11. With the coming into force of the new Act, the orders of the Assistant Registrar of the kind which has been impugned, are appealable to the Appellate Board., in terms of Section 91. The Appellate Board has been established under Section 83 of the Trade Marks Act, 1999.
12. I am of the opinion that at least two important aspects involve examination into facts i.e. the nature and surrounding circumstances of the assignment alleged by the Petitioner, in its favor, of the trade mark in 2004 and two whether notice under Section 25 was issued and if so to whom at the relevant time. These can be better considered and the Board, after appreciation of the facts and examining the legal position, would be able to render its findings.

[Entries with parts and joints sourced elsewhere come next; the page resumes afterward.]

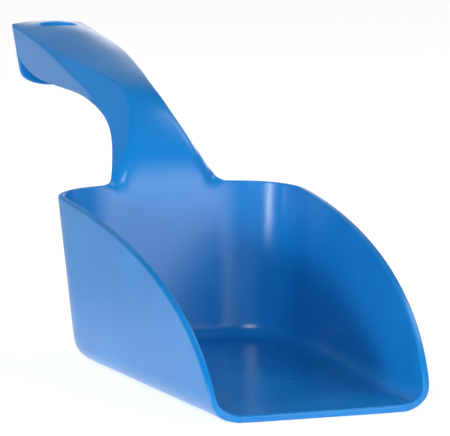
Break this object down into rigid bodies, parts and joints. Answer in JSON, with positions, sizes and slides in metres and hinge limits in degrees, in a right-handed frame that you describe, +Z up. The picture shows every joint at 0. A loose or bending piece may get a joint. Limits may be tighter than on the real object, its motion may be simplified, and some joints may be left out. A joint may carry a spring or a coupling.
{
  "type": "hand feed scoop",
  "caption": "One-piece moulded plastic hand scoop with an open-fronted bowl, rounded rear corners and a raised channel handle with a hanging hole.",
  "frame": {"origin": "middle of the flat underside of the floor, half way from the lip to the foot of the back wall", "axes": "+X across the width, -Y out over the pouring lip, +Y towards the end of the handle, +Z up. Left and right in the node names are as seen from in front of the lip, left being -X"},
  "size_m": [0.0982, 0.3506, 0.1192],
  "materials": {
    "blue_plastic": "smooth moulded polypropylene, satin gloss"
  },
  "bodies": {
    "root": {"bowl_floor": "blue_plastic", "bowl_left_wall": "blue_plastic", "bowl_right_wall": "blue_plastic", "bowl_left_corner": "blue_plastic", "bowl_right_corner": "blue_plastic", "bowl_back_wall": "blue_plastic", "handle_neck": "blue_plastic", "handle_grip": "blue_plastic", "handle_end": "blue_plastic"}
  },
  "joints": []
}
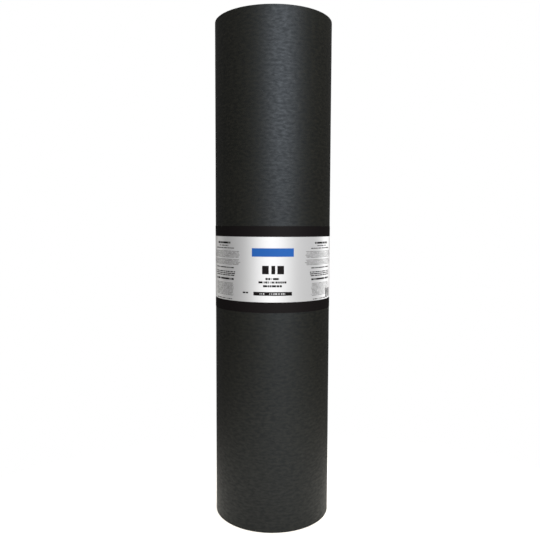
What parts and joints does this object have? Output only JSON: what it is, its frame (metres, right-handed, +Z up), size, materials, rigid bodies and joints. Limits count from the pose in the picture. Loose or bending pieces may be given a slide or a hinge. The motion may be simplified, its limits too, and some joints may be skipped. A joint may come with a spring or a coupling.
{
  "type": "roll of roofing felt",
  "caption": "Standing roll of black asphalt-saturated roofing felt, wound round an open bore and held shut by a printed paper band.",
  "frame": {"origin": "middle of the end face that the roll stands on", "axes": "+Z up, along the bore; the front of the printed band faces -Y, and its glued lap faces +Y"},
  "size_m": [0.2152, 0.2156, 0.9144],
  "materials": {
    "felt": "matte",
    "printed_paper": "satin"
  },
  "bodies": {
    "root": {"felt_roll": "felt", "label_band": "printed_paper"}
  },
  "joints": []
}
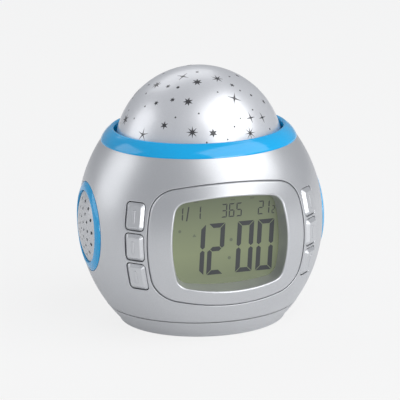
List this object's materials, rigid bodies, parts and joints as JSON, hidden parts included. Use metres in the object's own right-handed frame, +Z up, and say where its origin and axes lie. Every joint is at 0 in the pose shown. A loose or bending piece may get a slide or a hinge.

Although there is no thumb rule that alternative remedies statutory remedies should be exhausted before a writ can be issued by the Court under Article 226, yet the jurisdiction of this Court is discretionary and should be used circumspectly.
13. In view of the key factual elements which need examination it would be more appropriate if the appellate remedy is exhausted before the Petitioner or the aggrieved party approaches this Court under Article 226.
14. In view of the above findings I decline to exercise jurisdiction under Article 226. However, since these proceedings were pending ever since October 2005, ends of justice would me met with, if the Petitioner is reserved liberty to approach the Tribunal with an appeal. In case of its doing so within four weeks from today, the Appellate Board shall examine and dispose it off on the merits, unhindered by the question of limitation.
15. The Petition is accordingly dismissed with liberty as expressly made in the preceding paragraph in favor of the Petitioner. All rights and contentions of the parties are kept open. No costs.